I’ve scaled brands from zero to millions, and I’ve seen the same painful mistake repeat. Companies try to buy growth before they’ve earned it. Paid marketing is not a magic wand. It’s a force multiplier. If there’s nothing to multiply, you’ll just burn cash.
Here’s my stance: if you can’t invest about $10,000 a month in marketing on a steady basis, you aren’t ready to run paid campaigns. You need traction first. You need a repeatable way to get customers before you pour fuel on the fire.
“Don’t have $10,000 a month to spend on marketing consistently, don’t start. You’re not ready yet.”
Marketing Is Gas, Not the Engine
Marketing accelerates what already works. If the offer isn’t proven, ads won’t fix it. They will only expose weak unit economics faster. That’s a harsh lesson, but a helpful one. The goal is not to spend money on impressions. The goal is to buy profitable customers at scale.
If you don’t have consistent demand and margins, paid spend is a tax on hope. Hope doesn’t pay payroll. Cash flow does.
What To Do Before You Spend
Before you push budget into ads, build a real, repeatable business. That starts with scrappy, messy, boots-on-the-ground work. It’s not glamorous, but it is how you learn what actually sells.
“The idea is you wanna go out there, meet partners, work the streets, go to events, sell things out of your trunk.”
- Talk to customers daily. Ask what they want and what they won’t pay for.
- Sell direct and track close rates. Learn the exact objections that stop the sale.
- Find partners who already have your audience and swap value, not cash.
- Work events and pop-ups. Validate pricing and messaging in real time.
- Refine your offer. Keep the winners. Kill the rest with no emotion.
These moves give you data you can trust. With that, paid marketing becomes a lever, not a gamble.
Why $10,000 A Month Matters
You need enough budget to test audiences, creatives, and channels at the same time. Small trickles don’t reveal winners. They create noise. With roughly $10,000 a month, you can run split tests, collect meaningful data, and keep frequency high enough to learn fast.
Consistency beats spurts. A one-week spend spike won’t teach you what you need. A steady budget over a few months will.
But Can’t You Start Small?
I hear this a lot. Start with $500, see what happens, then ramp. I get the logic. The reality: $500 rarely reaches statistical truth. It leads to false wins and false losses. You feel “validated,” then scale and watch the numbers collapse.

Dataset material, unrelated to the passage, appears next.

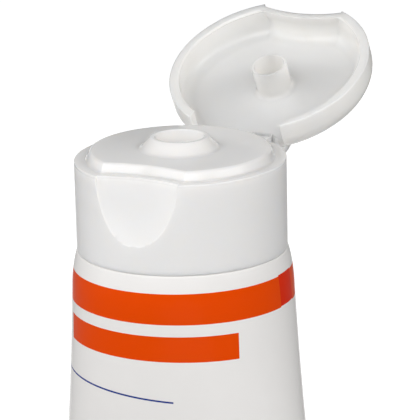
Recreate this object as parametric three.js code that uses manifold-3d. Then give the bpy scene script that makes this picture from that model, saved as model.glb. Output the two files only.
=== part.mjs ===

There are exceptions. If lifetime value is massive and sales cycles are short, you might learn more with less. But for most brands, insufficient budget equals bad data. Bad data leads to bad decisions. That’s worse than no data.
The Path To Earn Your Ad Budget
Here’s a simple, repeatable plan to reach that first consistent $10,000 in monthly marketing investment.
- Prove the offer by hand. Close 50–100 customers directly.
- Document your sales script. Turn live feedback into tight messaging.
- Build two or three low-cost channels that drive steady leads.
- Track unit economics. Know CAC, LTV, gross margin, and payback period.
- Only then, scale paid with clear targets and daily measurement.
Each step compounds learning. By the time you spend, you’ll know who you serve, what they buy, and why they buy it.
What Happens If You Ignore This
You end up throwing money into the void.
“Figure out ways to make money in that sort of grassroots scrappy way until you get to a point where you have a consistent amount of business that you’ve built that you can spend that $10,000 or you’re just gonna throw money into the—”
That cliff is real. I’ve watched brands fall off it. They confuse activity with progress, then wonder where the cash went. Don’t be that founder.
The Bottom Line
Earn the right to scale. Nail your offer. Sell it the hard way first. Build consistency. Then invest with intent and enough budget to learn.
If you’re early, skip the ad platforms for now. Book three partner meetings this week. Host a tiny event. Call ten past leads. Make the product better. The results will fund your future spend—and you’ll be ready to use it well.
Frequently Asked Questions
Q: Why set the bar at $10,000 per month?
It’s a practical threshold to run real tests across audiences and creative, collect enough data, and maintain consistency. Smaller budgets tend to produce noise, not insight.
Q: What should I do if I can’t afford that yet?
Go grassroots. Sell direct, build partner channels, work events, and refine your offer. Use profits from those efforts to fund a future marketing budget.
Q: Can niche brands learn with less spend?
Sometimes. If pricing is high, cycles are short, and targeting is tight, you might see signal sooner. Most brands still need steady spend to validate.
Q: How do I know I’m ready to scale ads?
You have repeatable sales, clear unit economics, and a message that converts in manual selling. When that’s in place, paid channels amplify, not guess.
Q: What metrics should guide my first campaigns?
Watch CAC, LTV, payback period, and conversion rates by channel and creative. Set targets in advance and kill anything that misses them quickly.